Walking the Line: Navigating Changing Rules Throughout a Pandemic

Walking the Line: Navigating Changing Rules Throughout a Pandemic
Orange Home Grown Farmers and Artisan Market; Photograph by Emily J. Davis

The marine layer hasn’t yet cleared at the Orange Home Grown Farmers and Artisan Market on Saturday morning, and the line to get into the lot stretches nearly a block. Just beyond the ropes, bins topple with bright zucchini, melons, sweet corn, and peaches.

A man tells the entrance guard that he has a medical condition and can’t function with a mask. Then, walking to the end of the line, he hisses: “Sheep! You don’t need those masks. Take ’em off!”

Megan Penn’s voice is muffled through a hand-sewn mask printed with oranges. Her raised eyebrows speak louder. She says 98 percent of the customers comply with the new rules. “It’s just the 2 percent who are vocal.”

Penn, executive director of the foundation which runs the market, was among the first to reopen for business in April. “Controlling the total amount of people is key,” she says.

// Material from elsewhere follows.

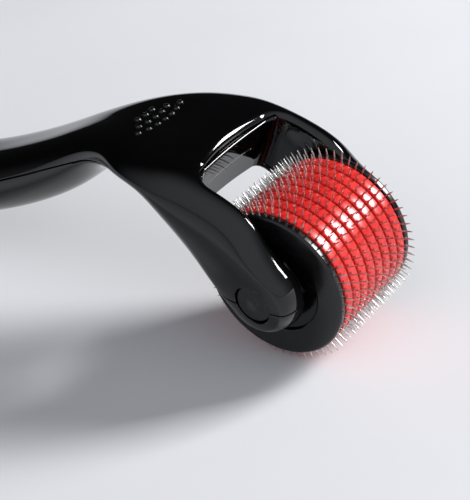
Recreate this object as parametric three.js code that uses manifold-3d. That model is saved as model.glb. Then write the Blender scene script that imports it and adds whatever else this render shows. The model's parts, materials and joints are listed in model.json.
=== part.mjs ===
// Derma roller: a curved two-shell handle whose forked head carries a drum of needle rows.
// Millimetres, +Z up. +X points from the handle towards the drum, and the drum's axle runs along Y.
// The origin is under the middle of the tool, on the surface that it lies on.
import * as THREE from 'three';
import { mergeVertices } from 'three/addons/utils/BufferGeometryUtils.js';
import Module from 'manifold-3d';

const wasm = await Module();
wasm.setup();

// ---- driving dimensions ----
const LENGTH = 135; // overall, handle end to needle tips
const DRUM_RADIUS = 10; // rings and end caps
const NEEDLE_TIP_RADIUS = 11.5; // needles stand 1.5 mm proud
const NEEDLES_PER_ROW = 60;
const NEEDLE_THICKNESS = 0.25;
const NEEDLE_ROOT_RADIUS = 7.5;
const RING_COUNT = 8;
const RING_PITCH = 1.8;
const STACK_GAP = 0.025; // between the faces stacked on the axle
const CAP_OUTER_Y = 8.3; // outer face of an end cap, from the drum's middle
const CAP_FILLET = 0.35;
const CAP_RECESS_RADIUS = 6.3;
const CAP_RECESS = 0.5; // depth of the dish in a cap's outer face
const ROW_TWIST_DEG = [0, 0.9, 1.8, 0.3, 1.3, 0, 0.5, 0.4, 0.7]; // how far each row is turned on the axle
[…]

As we sort out how to co-live with COVID-19, local officials have been forced to grind out novel rules governing our behavior, with mixed results.

Although masks were still scant in March, Irvine mayor Christina Shea says members of the community were able to source them and donated thousands of masks. She enlisted other council members over several weekends to visit commercial centers and pass out the masks.

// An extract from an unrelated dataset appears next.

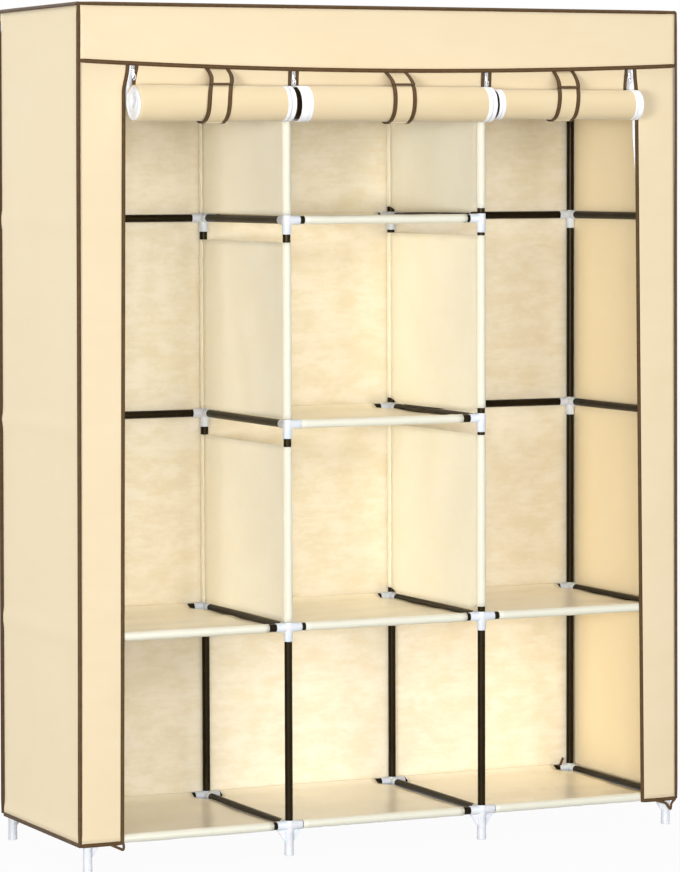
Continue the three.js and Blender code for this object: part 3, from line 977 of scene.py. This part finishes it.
def depth_steps(start, count):
    """Places from front to back, with no step inside the cut corner."""
    return np.append(np.linspace(start, cover_back - back_corner_run, count), cover_back)


panel_heights = np.linspace(hem_height, panel_top, 120)[:, None]


def add_side_panels():
    zs, ys = panel_heights, depth_steps(cover_front, 33)
    depth = cover_back - cover_front
    for side, sign in SIDES:
        wave = side_wave * ripple(ys, zs, "side", sign) * np.sin(math.pi * (ys - cover_front) / depth)
        xs = sign * (half_width(zs) - pressed_in(zs, side_press, side_press_reach) - corner_in(ys) + wave)
        name = f"cover_side_{side}"
        panel(name, name, (xs, ys, zs), "side")


def add_back_panel():
    zs, us = panel_heights, np.linspace(-1, 1, 90)
    free = (1 - us ** 4) * (1 - nearness(us * cover_half_width, posts, back_post_reach))
    wave = panel_wave * free * ripple(us * 0.7, zs, "back")
    ys = back_plane - pressed_in(zs, back_press, back_press_reach) * free + wave
    xs = us * (half_width(zs) - cover_cloth - back_corner_cut)
    panel("cover_back", "cover_back", (xs, ys, zs), "back")


def add_flaps():
    zs, us = panel_heights, np.linspace(0, 1, 14)
    for side, sign in SIDES:
        outer = sign * (half_width(zs) - cover_cloth)
        xs = outer + (flap_edge(side, zs) - outer) * us
        ys = front_plane - np.abs(panel_wave * ripple(xs, zs, "flap", sign) * np.sin(math.pi * us))
        panel("cover_front", f"cover_flap_{side}", (xs, ys, zs), "front")


def add_valance_and_top():
    shares = np.linspace(-1, 1, 140)
    xs = shares * cover_half_width
    zs = cover_top + (valance_edge(xs) - cover_top) * np.linspace(0, 1, 14)[:, None]
    panel("cover_front", "cover_valance", (xs, valance_y(xs, zs), zs), "front")
    ys = depth_steps(valance_front, 39)
    xs = shares[:, None] * (cover_half_width - corner_in(ys))
    held = nearness(xs, posts, top_sink_reach) + nearness(ys, depths.values(), top_sink_reach)
    zs = cover_top - cover_cloth / 2 - top_sink * (1 - np.clip(held, 0, 1))
    panel("cover_top", "cover_top", (xs, ys, zs), "side")


# Bindings of the cover


def bind(name, line, across, normal, replaced, section=edge_section):
    dress(sweep(f"binding_{name}", line, across, normal, section), "binding", ROOT, replaced)


def diagonal(x, y, z):
    return np.array([x, y, z], float) / math.sqrt(2)


hem_half_width = half_width(hem_height)
back_half_width = cover_half_width - back_corner_cut
back_hem_half_width = hem_half_width - back_corner_cut
corner_front = valance_front - binding_proud


def side_line(sign, x, y, z):
    """A line along the cover's side from y to the back, which follows the cut corner."""
    ys = np.linspace(y, cover_back, 120)
    return joined(x - sign * corner_in(ys), ys, z)


def add_side_bindings():
    """The bindings at both ends: upright corners, top edges, hems and the flaps' inner edges."""
    for side, sign in SIDES:
        node_name = f"cover_side_{side}"
        top_x, hem_x = sign * cover_half_width, sign * hem_half_width
        out, lie = diagonal(sign, -1, 0), diagonal(sign, 1, 0)
        line = straight((top_x, corner_front, cover_top), (hem_x, cover_front, hem_height), 60)
        waver = front_corner_waver * ripple(line[:, 2], 0.0, "corner", sign)
        line += out * front_corner_proud + lie * waver[:, None]
        bind(f"corner_front_{side}", line, lie, out, node_name, corner_section)
        line = straight((sign * back_half_width, cover_back, cover_top),
                        (sign * back_hem_half_width, cover_back, hem_height), 60) + lie * seam_binding_proud
        bind(f"corner_back_{side}", line, out, lie, node_name, seam_section)
        out, lie = diagonal(sign, 0, 1), diagonal(sign, 0, -1)
        line = side_line(sign, top_x, corner_front, cover_top) + out * binding_proud
        bind(f"top_{side}", line, lie, out, "cover_top", corner_section)
        bind(f"hem_{side}", side_line(sign, hem_x, cover_front, hem_height), AXIS_Z, AXIS_X, node_name)
        inner = flap_edge(side, hem_height)
        line = straight((hem_x, front_plane, hem_height), (inner, front_plane, hem_height), 12)
        bind(f"hem_flap_{side}", line, AXIS_Z, AXIS_Y, "cover_front")
        zs = np.linspace(hem_height - flap_binding_tail, panel_top - seam_depth, 160)
        bind(f"flap_{side}", joined(flap_edge(side, zs), front_plane, zs), AXIS_X, AXIS_Y, "cover_front")


def add_long_bindings():
    """The bindings along the front and the back."""
    for name, y, sign, reach in (("front", corner_front, -1, cover_half_width),
                                 ("back", cover_back, 1, back_half_width)):
        out, lie = diagonal(0, sign, 1), diagonal(0, -sign, 1)
        line = joined(np.linspace(-reach, reach, 40), y, cover_top) + out * binding_proud
        bind(f"top_{name}", line, lie, out, "cover_top", corner_section)
    xs = np.linspace(-back_hem_half_width, back_hem_half_width, 40)
    bind("hem_back", joined(xs, back_plane, hem_height), AXIS_Z, AXIS_Y, "cover_back")
    xs = np.linspace(-cover_half_width, cover_half_width, 120)
    zs = valance_edge(xs)
    line = joined(xs, valance_y(xs, zs) - valance_binding_proud, zs)
    bind("valance", line, AXIS_Z, AXIS_Y, "cover_front")


# Hanging parts of the doors


class Roll:
    """Where a door's wound part lies: its ends in x, its axis and its outer radius."""

    def __init__(self, number):
        low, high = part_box(f"door_roll_{number}")
        self.low, self.high = low.x, high.x
        self.radius = (high.z - low.z) / 2
        self.y = low.y + self.radius
        self.z = (low.z + high.z) / 2


rolls = [Roll(number) for number in (1, 2, 3)]


def door_edges(index):
    """The x of a door's cloth edges."""
    inset = tape_half_width + door_binding_section[0] / 2
    return zip_places[index] + inset, zip_places[index + 1] - inset


def pulled_in(index, x, z):
    """How far a point of a door's hanging part moves in x, so that its sides run to the roll's ends."""
    left, right = door_edges(index)
    share = smooth(z, valance_edge(x), rolls[index].z + rolls[index].radius)
    place = (x - left) / (right - left)
    return share * (door_edge_shifts["left"][index] * (1 - place) + door_edge_shifts["right"][index] * place)


def hang(piece, index, finish):
    """Puts a piece in place of a door's sheet, the part of the door that lengthens as its roll goes down,
    and bakes its transform into its mesh.
    """
    dress(piece, finish, None, f"door_sheet_{index + 1}")
    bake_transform(piece)
    return piece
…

Orange Home Grown Farmers and Artisan Market; Photograph by Emily J. Davis

Not everyone agreed with mask orders. Some social media users chastised Costa Mesa mayor Katrina Foley when the police issued misdemeanors at a popular restaurant where staff refused to wear masks. “I was getting hate mail from all the anti-maskers—(saying) I’m a whore and they hope I die,” Foley says.

Nevertheless, Foley says she sees most residents complying with social distancing, even while engaging in outdoor fitness.

Irvine tried to encourage recreational separation with one-way arrows on paths. The arrows don’t always work, especially in narrow and indoor spaces. The Orange farmers market abandoned them after it became apparent too many shoppers were doubling back. Newport Beach found them successful on Balboa Island and Corona del Mar’s blufftops, where they created a sort of loop, but the city stopped using them when crowds diminished.

Newport Beach has taken a more hands-off approach to social distancing enforcement, although the city temporarily closed the Wedge, the piers, the boardwalk, and the beach parking lots in the spring.

“The city has been very welcoming, very tourist-driven, and now to have to tell people, ‘No you really can’t come here right now’—that is a big challenge,” says the city’s new spokesperson, John Pope. Newport Beach leaders felt stung when the city was criticized as the nation’s problem child, cameras catching throngs of people mingling on the beach.

“It was a bad image, but it didn’t exactly show what was on the ground,” Mayor Will O’Neill says. “We can tell the distance solely looking at the lifeguard towers. (The photo showed) about a mile of beach … (but it looked) like a hundred yards, like people were all over each other.”

The county’s beaches had just reopened. The governor, calling the images “disturbing,” shut down the sand again.

As other beach cities prepared to go to court, Laguna Beach mayor Bob Whalen hammered out a plan quickly, got it to the governor’s desk, and opened his beaches right away.

“The Pageant of the Masters began in the 1930s as a way to help the artists. But it isn’t showing here for the first time since World War II,” Whalen says. The city is pushing for tourists who can drive to Laguna Beach, and trying to open what it can. To keep the restaurants alive, Laguna offered temporary permits allowing customers to spill into parking lots and some streets. Part of downtown has been shut down to cars entirely.

Foley also anticipates a financial hit from the loss of beloved traditions, such as the O.C. Fair, and she had to start making decisions in February. “The federal government got the grand idea to put the Princess Cruise people in the middle of Costa Mesa at the Fairview Development Center,” she says. Her team had a few days to fight the decision. The battle, which was successful, got the city moving earlier than others on pandemic-prevention measures.

“We’re taking the safe approach,” Foley says. “My husband grew up here. We raised our family here. There are so many families like that. We have many generations who stay in Costa Mesa. They still all stay connected, like a small town. The reason to be compliant is because you care about your neighbor. You can only stay home for so long, granted. We’ve had the challenge of finding that balance, finding ways for businesses to open safely.”